UNIDENTIFIED MALE: Some of your colleagues privately say that your decision to stay on prohibits the party from having a younger leadership and will be hurt -- it hurts the party in the long term. What is your response?

REP. NANCY PELOSI (D-CA), HOUSE MINORITY LEADER: Next, next. I guess -- you always ask that question except to Mitch McConnell. Let's for a moment honor it as a legitimate question although it's quite offensive -- (END VIDEO CLIP)

COSTELLO: OK, let's get right to the winner in this category. The winner is -- that would be Nancy Pelosi. Although I don't think Nancy Pelosi's answer actually endeared her to many people, but who knows? It was interesting to watch.

Our final category and I want to get to this: Biggest Political Gaffe. Our first nominee President Obama and --


BARACK OBAMA, PRESIDENT OF THE UNITED STATES: If you have been successful you didn't get there on your own. If you were successful, somebody along the line gave you some help. There was a great teacher somewhere in your life. Somebody helped to create this unbelievable American system that we have that allowed you to thrive. Somebody invested in roads and bridges. If you got a business, you didn't build that.


COSTELLO: Or his former rival, Mitt Romney.


MITT ROMNEY (R), FORMER GOVERNOR OF MASSACHUSETTS: All right. There are 47 percent who are with him who are dependent on government, who believe that they are victims, who believe the government has that responsibility to care for them, who believe that they are entitled to health care, to food, to housing.


COSTELLO: And what about Marco Rubio.


SEN. MARCO RUBIO (R), FLORIDA: Since I have been here in Washington, nothing has frustrated me more than false choices like the one the President laid out tonight.


COSTELLO: And the winner for Best Political Gaffe is Mitt Romney. And quickly just to wrap this up, Jason Johnson, Mitt Romney -- why was that the winner in this category?

JOHNSON: It literally cost this man the election. When you can deliver one line that costs you a once in a lifetime opportunity you have been shooting for since you were born, that's an amazing performance. That's the biggest gaffe of all time.

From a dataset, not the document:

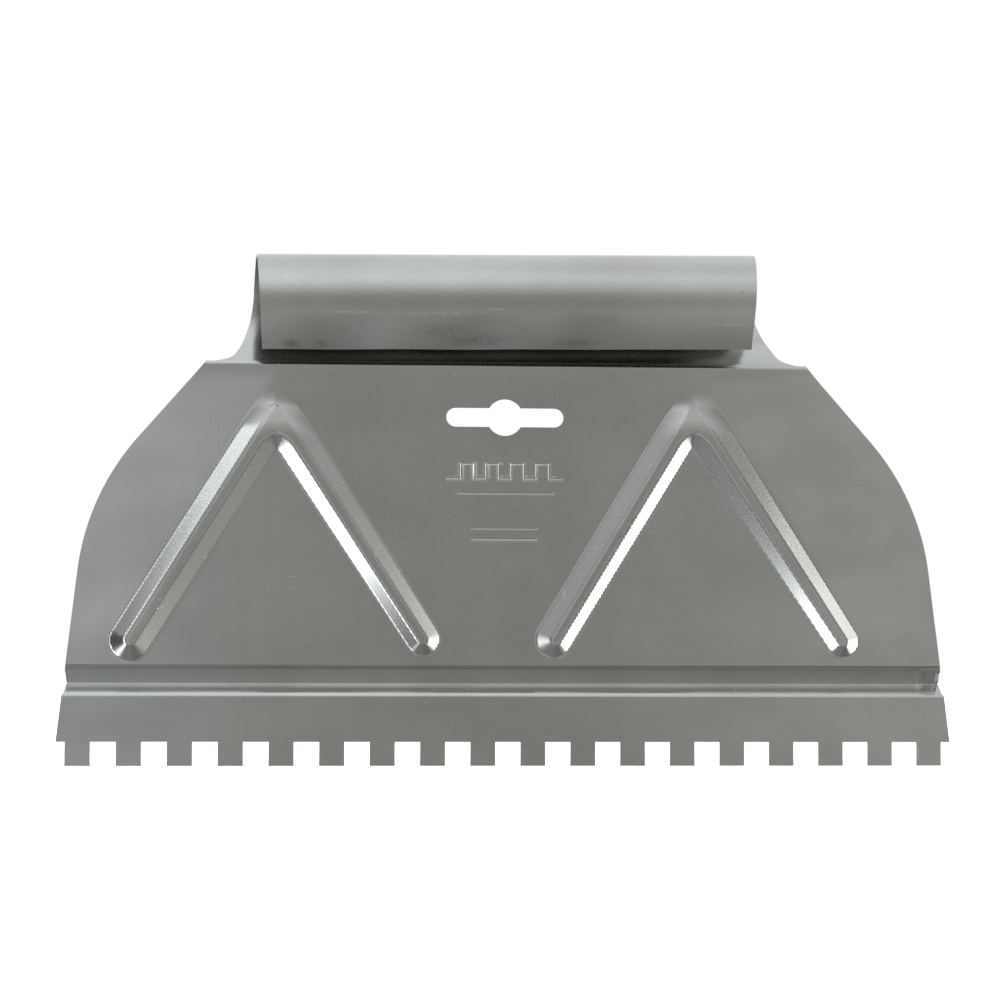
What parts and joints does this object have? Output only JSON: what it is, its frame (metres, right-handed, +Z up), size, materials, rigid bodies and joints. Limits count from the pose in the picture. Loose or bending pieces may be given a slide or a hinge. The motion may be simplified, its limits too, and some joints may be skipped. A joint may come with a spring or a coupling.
{
  "type": "notched spreader",
  "caption": "Hand spreader of sheet steel with a square-notched edge, embossed stiffening ribs and a rolled tube handle.",
  "frame": {"origin": "middle of the toothed edge, level with the tips of the teeth, under the handle's axis", "axes": "+Z up from the teeth to the handle, +X across the tool to the right as seen from the embossed side, -Y towards that side"},
  "size_m": [0.2268, 0.0254, 0.1303],
  "materials": {
    "bright_steel": "bright rolled sheet steel, lightly scuffed"
  },
  "bodies": {
    "root": {"spreader_sheet": "bright_steel"}
  },
  "joints": []
}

COSTELLO: Or Marco Rubio's which had positive effects, right -- the other side of the coin because he made lots of -- go ahead Ana. NAVARRO: I do think that Marco Rubio was the biggest blockbuster. He has managed to sell more than 3,500 water bottles since then for his PAC and raised over $100,000. So I think he gets the biggest ticket sale award for sure. And also, you know, he handled it very well after the fact. He laughed at himself.

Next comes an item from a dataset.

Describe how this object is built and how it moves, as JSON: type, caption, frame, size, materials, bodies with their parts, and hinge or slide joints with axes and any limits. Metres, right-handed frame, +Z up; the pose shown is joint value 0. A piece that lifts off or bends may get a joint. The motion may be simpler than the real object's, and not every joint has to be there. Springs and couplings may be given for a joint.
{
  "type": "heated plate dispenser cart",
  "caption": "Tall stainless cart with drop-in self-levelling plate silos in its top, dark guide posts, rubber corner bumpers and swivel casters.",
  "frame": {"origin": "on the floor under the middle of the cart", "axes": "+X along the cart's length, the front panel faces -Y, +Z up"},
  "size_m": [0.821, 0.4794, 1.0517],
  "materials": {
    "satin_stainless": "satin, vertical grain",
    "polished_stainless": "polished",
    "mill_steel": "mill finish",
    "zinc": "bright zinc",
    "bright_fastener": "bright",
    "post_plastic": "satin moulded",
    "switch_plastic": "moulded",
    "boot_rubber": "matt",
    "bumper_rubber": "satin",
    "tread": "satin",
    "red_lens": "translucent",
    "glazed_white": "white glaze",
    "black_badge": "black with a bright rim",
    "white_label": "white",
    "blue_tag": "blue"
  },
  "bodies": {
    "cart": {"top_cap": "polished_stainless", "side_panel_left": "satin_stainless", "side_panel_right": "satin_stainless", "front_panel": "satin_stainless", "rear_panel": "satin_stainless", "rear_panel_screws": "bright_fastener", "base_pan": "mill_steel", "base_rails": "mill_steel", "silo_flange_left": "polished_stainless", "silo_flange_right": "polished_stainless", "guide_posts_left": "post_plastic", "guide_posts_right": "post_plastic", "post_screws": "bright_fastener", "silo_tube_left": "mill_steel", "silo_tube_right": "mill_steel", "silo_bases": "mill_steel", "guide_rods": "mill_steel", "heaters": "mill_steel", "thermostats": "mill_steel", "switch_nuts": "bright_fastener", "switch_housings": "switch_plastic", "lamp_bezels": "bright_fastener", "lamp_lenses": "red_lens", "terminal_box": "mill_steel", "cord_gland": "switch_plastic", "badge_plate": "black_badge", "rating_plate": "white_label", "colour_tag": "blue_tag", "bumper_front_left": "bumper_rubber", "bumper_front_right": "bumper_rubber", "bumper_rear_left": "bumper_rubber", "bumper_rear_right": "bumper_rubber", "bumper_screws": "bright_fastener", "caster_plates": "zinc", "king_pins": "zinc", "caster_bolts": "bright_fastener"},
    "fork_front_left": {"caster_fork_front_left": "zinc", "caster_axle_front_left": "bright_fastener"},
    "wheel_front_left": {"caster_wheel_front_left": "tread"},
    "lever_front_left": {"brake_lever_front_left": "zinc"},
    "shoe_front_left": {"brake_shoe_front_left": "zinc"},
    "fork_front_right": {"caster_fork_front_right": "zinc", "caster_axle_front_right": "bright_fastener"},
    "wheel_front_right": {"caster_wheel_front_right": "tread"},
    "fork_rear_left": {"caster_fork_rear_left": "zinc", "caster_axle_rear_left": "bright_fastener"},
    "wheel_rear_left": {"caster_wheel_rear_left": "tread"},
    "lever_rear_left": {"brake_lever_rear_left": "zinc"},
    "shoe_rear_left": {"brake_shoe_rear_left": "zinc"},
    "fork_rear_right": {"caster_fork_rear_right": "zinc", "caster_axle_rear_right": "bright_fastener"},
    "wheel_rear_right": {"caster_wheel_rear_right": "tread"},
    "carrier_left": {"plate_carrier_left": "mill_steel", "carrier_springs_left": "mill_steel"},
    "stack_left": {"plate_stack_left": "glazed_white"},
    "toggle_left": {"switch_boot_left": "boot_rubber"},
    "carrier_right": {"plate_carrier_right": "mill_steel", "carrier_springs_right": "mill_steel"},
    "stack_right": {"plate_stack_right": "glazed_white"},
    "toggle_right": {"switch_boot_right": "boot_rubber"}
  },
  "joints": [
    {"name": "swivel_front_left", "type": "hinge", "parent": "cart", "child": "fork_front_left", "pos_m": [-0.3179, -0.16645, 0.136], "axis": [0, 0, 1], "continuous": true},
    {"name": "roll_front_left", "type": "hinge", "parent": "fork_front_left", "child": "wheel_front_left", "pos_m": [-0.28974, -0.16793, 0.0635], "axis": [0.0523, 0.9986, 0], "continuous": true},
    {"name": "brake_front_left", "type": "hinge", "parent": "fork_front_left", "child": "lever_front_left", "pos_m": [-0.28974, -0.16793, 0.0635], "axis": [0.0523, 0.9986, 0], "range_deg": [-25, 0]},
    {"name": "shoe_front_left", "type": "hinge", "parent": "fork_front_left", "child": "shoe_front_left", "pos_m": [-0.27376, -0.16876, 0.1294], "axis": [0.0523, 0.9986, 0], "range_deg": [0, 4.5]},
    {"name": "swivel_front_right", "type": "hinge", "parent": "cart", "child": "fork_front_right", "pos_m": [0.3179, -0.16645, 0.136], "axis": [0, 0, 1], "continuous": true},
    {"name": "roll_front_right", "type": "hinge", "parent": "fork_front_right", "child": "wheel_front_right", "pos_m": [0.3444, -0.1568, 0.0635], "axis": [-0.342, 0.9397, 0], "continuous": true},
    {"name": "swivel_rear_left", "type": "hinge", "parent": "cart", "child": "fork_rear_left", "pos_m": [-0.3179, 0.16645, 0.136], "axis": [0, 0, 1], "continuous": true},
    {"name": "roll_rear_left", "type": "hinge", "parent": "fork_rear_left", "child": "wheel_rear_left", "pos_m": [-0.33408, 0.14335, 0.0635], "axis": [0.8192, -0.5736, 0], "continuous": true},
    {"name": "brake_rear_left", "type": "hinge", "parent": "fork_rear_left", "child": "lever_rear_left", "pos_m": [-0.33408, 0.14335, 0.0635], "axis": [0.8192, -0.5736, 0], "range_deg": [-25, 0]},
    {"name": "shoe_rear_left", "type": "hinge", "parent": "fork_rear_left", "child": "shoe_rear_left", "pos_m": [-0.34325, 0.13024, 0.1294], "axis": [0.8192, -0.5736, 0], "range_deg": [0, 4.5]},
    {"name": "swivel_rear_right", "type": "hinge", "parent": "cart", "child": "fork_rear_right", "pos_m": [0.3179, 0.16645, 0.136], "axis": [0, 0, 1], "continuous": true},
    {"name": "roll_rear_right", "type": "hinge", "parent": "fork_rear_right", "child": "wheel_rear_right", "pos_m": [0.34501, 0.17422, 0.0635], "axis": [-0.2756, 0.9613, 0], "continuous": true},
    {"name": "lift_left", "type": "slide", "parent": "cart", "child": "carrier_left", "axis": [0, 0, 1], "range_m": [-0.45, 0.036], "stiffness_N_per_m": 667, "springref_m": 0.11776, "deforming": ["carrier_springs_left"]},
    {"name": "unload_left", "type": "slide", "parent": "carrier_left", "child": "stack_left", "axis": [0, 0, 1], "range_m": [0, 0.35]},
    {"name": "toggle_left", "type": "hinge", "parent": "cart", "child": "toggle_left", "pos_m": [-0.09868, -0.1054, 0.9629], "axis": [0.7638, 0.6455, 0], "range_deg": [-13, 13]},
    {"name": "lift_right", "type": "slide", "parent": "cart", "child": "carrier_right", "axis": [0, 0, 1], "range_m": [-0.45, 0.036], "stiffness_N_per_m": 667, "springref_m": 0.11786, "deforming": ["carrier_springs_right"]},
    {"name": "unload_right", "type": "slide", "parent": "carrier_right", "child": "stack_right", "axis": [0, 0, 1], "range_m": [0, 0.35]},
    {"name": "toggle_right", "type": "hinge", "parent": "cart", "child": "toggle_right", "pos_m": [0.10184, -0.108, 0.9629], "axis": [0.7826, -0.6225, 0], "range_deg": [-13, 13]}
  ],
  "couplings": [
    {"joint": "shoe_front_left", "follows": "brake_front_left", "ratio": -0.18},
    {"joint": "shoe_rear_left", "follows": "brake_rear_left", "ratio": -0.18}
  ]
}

COSTELLO: He sure did. He did.

NAVARRO: People aren't used to seeing politicians laugh at themselves and not take everything so seriously. So good for Marco. He gets the best comedy.

COSTELLO: Ana, Jason, Robert, thank you so much for joining us today.

The next hour of NEWSROOM after a quick break.


COSTELLO: I'm Carol Costello. Thank you so much for joining me today. CNN NEWSROOM continues right now with Christine Romans.